Yo El Supremo es una novela polifónica, pero en la que se produce una hegemonía de la primera persona: allí está la voz prescriptiva y apelativa del dictador en la nota “de puño y letra”, pero también el monólogo interior y sus soliloquios. El Supremo tiene una voz y un tono grandilocuentes que se corresponden con su propia grandilocuencia, que por veces apenas aparecen como impostaciones dramáticas, que desvían la atmósfera obscura en la que transcurre el relato para que la aparición del humor produzca perforaciones. Pero es sobre todo esa obscuridad en la que está embebido el texto la que arroja un halo persistente de sombra, la que deja una huella y una permanencia.

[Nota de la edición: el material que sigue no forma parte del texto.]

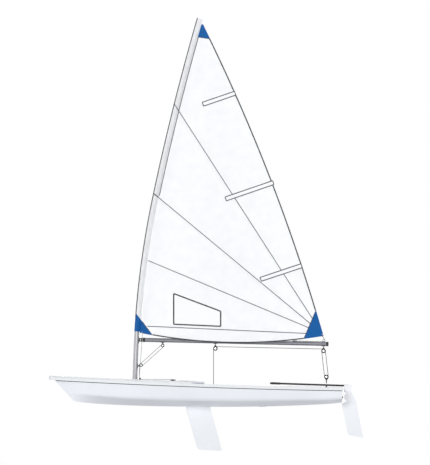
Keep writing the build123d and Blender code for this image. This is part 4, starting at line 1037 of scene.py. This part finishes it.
# The mainsheet: from the becket under the boom's end down round the traveller's pulley and up again
r = tackle["sheetRadius"]
aft = squareTo(tackle["traveller"], tackle["boomEnd"])
fore = (-aft[0], -aft[1])
aftTurn = math.atan2(aft[1], aft[0])
becket = beside(tackle["boomEnd"], squareTo(tackle["boomEnd"], tackle["traveller"]), r)
falls = between(becket, beside(tackle["traveller"], fore, r))
falls += arcPoints(tackle["traveller"], r, aftTurn + math.pi, aftTurn + 2 * math.pi, 16)[1:]
falls += between(beside(tackle["traveller"], aft, r), beside(tackle["boomEnd"], aft, r))[1:]
mainsheetFalls = ropeAlong("mainsheetFalls", inPlane(falls), tackle["sheetRope"], ropeBraid)
hullToRig(mainsheetFalls, upright(tackle["traveller"]), upright(tackle["boomEnd"]))

# Then round the pulley at the boom's end, along the boom and round its middle pulley
up = squareTo(tackle["boomEnd"], tackle["boomMiddle"])
up = up if up[1] > 0 else (-up[0], -up[1])
upTurn = math.atan2(up[1], up[0])
run = arcPoints(tackle["boomEnd"], r, aftTurn, upTurn, 10)
run += between(beside(tackle["boomEnd"], up, r), beside(tackle["boomMiddle"], up, r))[1:]
run += arcPoints(tackle["boomMiddle"], r, upTurn, math.pi, 10)[1:]
boomRun = ropeAlong("mainsheetBoomRun", inPlane(run), tackle["sheetRope"], ropeBraid, "rig")

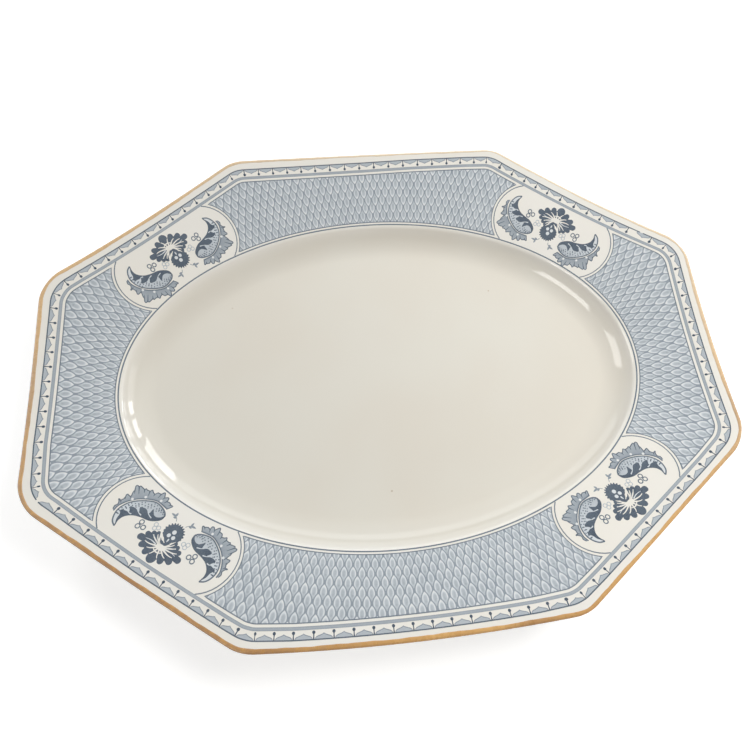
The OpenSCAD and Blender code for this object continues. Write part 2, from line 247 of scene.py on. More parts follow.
def top_z(d):
    """Height of the glazed top at distance d from the oval: rim, roll, cove and floor"""
    d = np.asarray(d, float)
    roll_slope = np.arcsin(np.clip(math.sin(RIM_SLOPE) - d / ROLL_R, 0, math.sin(WALL_SLOPE)))
    cove_slope = np.arcsin(np.clip((COVE_W + d) / COVE_R, 0, math.sin(WALL_SLOPE)))
    roll = WELL_EDGE_Z - ROLL_R * (math.cos(RIM_SLOPE) - np.cos(roll_slope))
    cove = FLOOR_Z + COVE_R * (1 - np.cos(cove_slope))
    rim = WELL_EDGE_Z + math.tan(RIM_SLOPE) * d
    return np.where(d >= 0, rim, np.where(d > -ROLL_W, roll, cove))


def glazed_z(p):
    """Height of the glazed top at each point, no higher than the part's own corners"""
    return np.minimum(top_z(away(p)), CAD_BOX[1][2] / MM)


def bisect(beyond, inner, outer):
    """Where a test turns true between a value that fails it and one that passes it"""
    for _ in range(40):
        middle = (inner + outer) / 2
        inner, outer = (inner, middle) if beyond(middle) else (middle, outer)
    return (inner + outer) / 2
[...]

Quizás mi experiencia como lector también esté signada, más allá de la textura del relato, por otras apariencias. (La tapa de la primera edición de Yo El Supremo que leí estaba ilustrada con una xilopintura de Carlos Colombino, de la serie Paraguay, de 1990: las vetas de la madera, que en todo se me antojaban vetas de una roca marrón, de un ladrillo jesuítico rojizo, dibujaban la silueta de un rostro que a su vez estaba atravesado por costuras, suturas desordenadas y expiatorias: un rostro que se me antojaba hombre pero que también se me antojaba montaña, un monumento con laderas). Se suma la complejidad que una lectura como la de Yo El Supremo supone para un niño con escasa formación lectora: la imposibilidad, el título, la ilustración, el discurso sobre, el recorte metonímico: todo esto terminó configurando en el imaginario de muchos la idea de una obra monumental. Y los monumentos arrojan sombra.

BAJO LA SOMBRA DEL MANGO

“Bajo la sombra del mango nada crece”, habrán observado algunos, y no pocos, para referirse a Roa, y también a su obra. Me arriesgo, sin embargo, a objetar la objeción. Opino que los escritores, los artistas, como mortales que son, mueren de muerte natural, igual que cualquiera. La inmortalidad también es temporal, y tal cosa como crecer a la sombra es muy distinta a crecer a pesar de la sombra. Para que la posibilidad sea tal, hay que tratar de hacer, y hacer puede ser más difícil que destruir; aunque se pueda convenir en que destruir también es una difícil forma de hacer.

En la inmediatez de la contemporaneidad seguramente habría sido muy difícil hacer, y hacer visible, ante la omnipresencia umbría de un nombre, pero hay una literatura contemporánea que ha sabido hacerse y decirse en los bordes difusos de esa sombra, construyendo sus propios derroteros. Pero ya no es tiempo de autonomías y hegemonías, de superhombres y de sombras: es la hora de los negros.